En 2017, le gouvernement avait gelé deux permis d'une entreprise ontarienne qui construit des blindés Gurkha après que Riyad eut été accusé d'avoir utilisé les véhicules en question pour réprimer la minorité chiite de l'est du pays. Quatre mois plus tard, les permis étaient rétablis, après qu'Ottawa eut fait enquête.

Alors, à quoi sert cette mesure, exactement ? « Cela nous donne des moments et un levier pour pouvoir exiger plus de réponses de l'Arabie saoudite », a offert le premier ministre lorsque la question lui a été posée.

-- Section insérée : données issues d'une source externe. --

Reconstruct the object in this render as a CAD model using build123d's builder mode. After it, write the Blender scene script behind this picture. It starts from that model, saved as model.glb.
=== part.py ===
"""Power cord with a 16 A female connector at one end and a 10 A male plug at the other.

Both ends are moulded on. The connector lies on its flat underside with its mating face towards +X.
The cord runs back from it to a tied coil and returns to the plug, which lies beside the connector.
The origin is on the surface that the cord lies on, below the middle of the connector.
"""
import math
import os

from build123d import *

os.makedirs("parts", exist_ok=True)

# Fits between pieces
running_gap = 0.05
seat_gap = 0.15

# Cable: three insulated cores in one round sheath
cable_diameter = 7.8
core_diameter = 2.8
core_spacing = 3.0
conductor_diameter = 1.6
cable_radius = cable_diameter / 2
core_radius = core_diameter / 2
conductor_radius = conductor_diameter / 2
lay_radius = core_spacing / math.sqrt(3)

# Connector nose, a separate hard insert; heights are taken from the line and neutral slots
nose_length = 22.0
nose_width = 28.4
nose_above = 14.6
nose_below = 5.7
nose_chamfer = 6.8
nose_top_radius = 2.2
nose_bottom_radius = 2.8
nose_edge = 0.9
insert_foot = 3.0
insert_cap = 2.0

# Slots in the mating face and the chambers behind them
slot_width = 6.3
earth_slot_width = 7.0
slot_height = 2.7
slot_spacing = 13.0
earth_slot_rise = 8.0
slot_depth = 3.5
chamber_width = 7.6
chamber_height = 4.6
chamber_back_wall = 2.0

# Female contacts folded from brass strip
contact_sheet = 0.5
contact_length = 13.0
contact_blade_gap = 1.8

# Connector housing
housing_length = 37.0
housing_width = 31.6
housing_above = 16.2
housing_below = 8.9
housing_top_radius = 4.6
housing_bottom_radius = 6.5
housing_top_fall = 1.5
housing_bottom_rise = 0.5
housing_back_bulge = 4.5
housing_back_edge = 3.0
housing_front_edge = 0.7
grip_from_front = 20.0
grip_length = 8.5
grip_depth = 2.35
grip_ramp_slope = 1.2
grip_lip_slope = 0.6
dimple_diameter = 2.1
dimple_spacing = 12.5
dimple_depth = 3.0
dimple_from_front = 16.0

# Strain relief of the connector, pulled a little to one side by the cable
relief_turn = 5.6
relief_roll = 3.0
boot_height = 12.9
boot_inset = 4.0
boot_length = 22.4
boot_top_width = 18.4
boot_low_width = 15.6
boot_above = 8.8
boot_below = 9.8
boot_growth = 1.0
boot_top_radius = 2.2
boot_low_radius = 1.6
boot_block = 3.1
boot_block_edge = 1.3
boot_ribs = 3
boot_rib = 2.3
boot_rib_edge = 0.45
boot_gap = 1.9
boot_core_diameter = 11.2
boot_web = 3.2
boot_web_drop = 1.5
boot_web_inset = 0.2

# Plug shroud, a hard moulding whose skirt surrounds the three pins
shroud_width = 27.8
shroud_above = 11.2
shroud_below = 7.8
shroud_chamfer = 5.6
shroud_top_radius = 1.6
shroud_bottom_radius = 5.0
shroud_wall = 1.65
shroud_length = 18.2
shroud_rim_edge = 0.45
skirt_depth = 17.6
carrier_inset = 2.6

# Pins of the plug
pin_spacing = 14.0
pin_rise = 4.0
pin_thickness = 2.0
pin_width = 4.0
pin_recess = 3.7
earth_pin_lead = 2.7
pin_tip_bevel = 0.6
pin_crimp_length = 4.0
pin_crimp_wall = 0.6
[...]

« Tant qu'il n'y aura pas des réponses, nous allons continuer de chercher des moyens de mettre de la pression concertée sur ce pays pour s'assurer qu'ils comprennent l'importance de respecter les droits de la personne et la liberté de la presse », a-t-il insisté.

Chez Affaires mondiales Canada, on a précisé jeudi que la révision actuellement en cours touchait « tous » les permis d'exportation « d'armes ou d'autres biens contrôlés (équipement militaire, etc) ».

Résiliation exigée

À la Chambre des communes, le Nouveau Parti démocratique et le Bloc québécois ont continué à réclamer l'annulation du contrat de véhicules blindés intervenu en 2014 entre la compagnie General Dynamics Land System et l'Arabie saoudite.

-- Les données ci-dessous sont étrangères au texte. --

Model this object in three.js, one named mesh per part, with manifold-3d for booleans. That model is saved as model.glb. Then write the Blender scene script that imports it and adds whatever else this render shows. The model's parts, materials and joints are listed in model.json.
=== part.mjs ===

Le député néo-démocrate Guy Caron a accusé le premier ministre de lancer « n'importe quel montant » et d'« inventer (des) chiffres » simplement « pour éviter d'annuler ce contrat » prévoyant la livraison d'un nombre indéterminé de véhicules blindés.

Poser ce geste entraînerait fort probablement des conséquences financières, d'après Bernard Colas, avocat spécialisé en droit du commerce international, qui se base sur son expérience en la matière.

« Il est possible que l'acheteur ait demandé des garanties gouvernementales, donc garantir que General Dynamics va être capable de livrer. C'est difficile à déterminer, mais moi, si j'étais un acheteur, j'essaierais d'attacher le politique à tout ça », a-t-il noté en entrevue.

Car « une des façons de s'assurer de la bonne livraison, malgré les obstacles politiques et autres qui peuvent intervenir, c'est d'imposer des pénalités, des dommages punitifs qui n'ont pas besoin d'être évalués, qui sont juste prédéterminés », a ajouté l'avocat.

Et l'Arabie saoudite a fort probablement cherché à limiter le risque « d'avoir des délais, des retards, dans la livraison, parce qu'il y a une guerre en ce moment - ou en tout cas, il y a des activités de sécurité à déployer », a noté Me Colas.

Nécessaire mobilisation

Depuis le meurtre du journaliste saoudien dissident Jamal Khashoggi dans un consulat à Istanbul, le 2 octobre, la communauté internationale multiplie les pressions sur le régime de Mohammed ben Salmane.

Certains pays, comme l'Allemagne, ont signalé leur intention de mettre fin aux ventes d'armes au royaume. Le premier ministre néerlandais qui rendait visite à Justin Trudeau jeudi a quant à lui récemment invité ses alliés de l'Union européenne à resserrer les règles entourant ce commerce.

« Les Pays-Bas utilisent un cadre très restrictif en matière de ventes d'armes avec l'Arabie saoudite depuis quelques années. La semaine dernière, à la rencontre du Conseil européen, j'ai plaidé auprès de mes collègues de fonctionner de la même façon », a exposé M. Rutte.

Son vis-à-vis canadien a continué à parler de la nécessité d'offrir une réponse « concertée » à cette affaire. Il a en outre discuté du cas Khashoggi avec la chancelière allemande Angela Merkel, mercredi, puis avec le premier ministre japonais, Shinzo Abe, jeudi.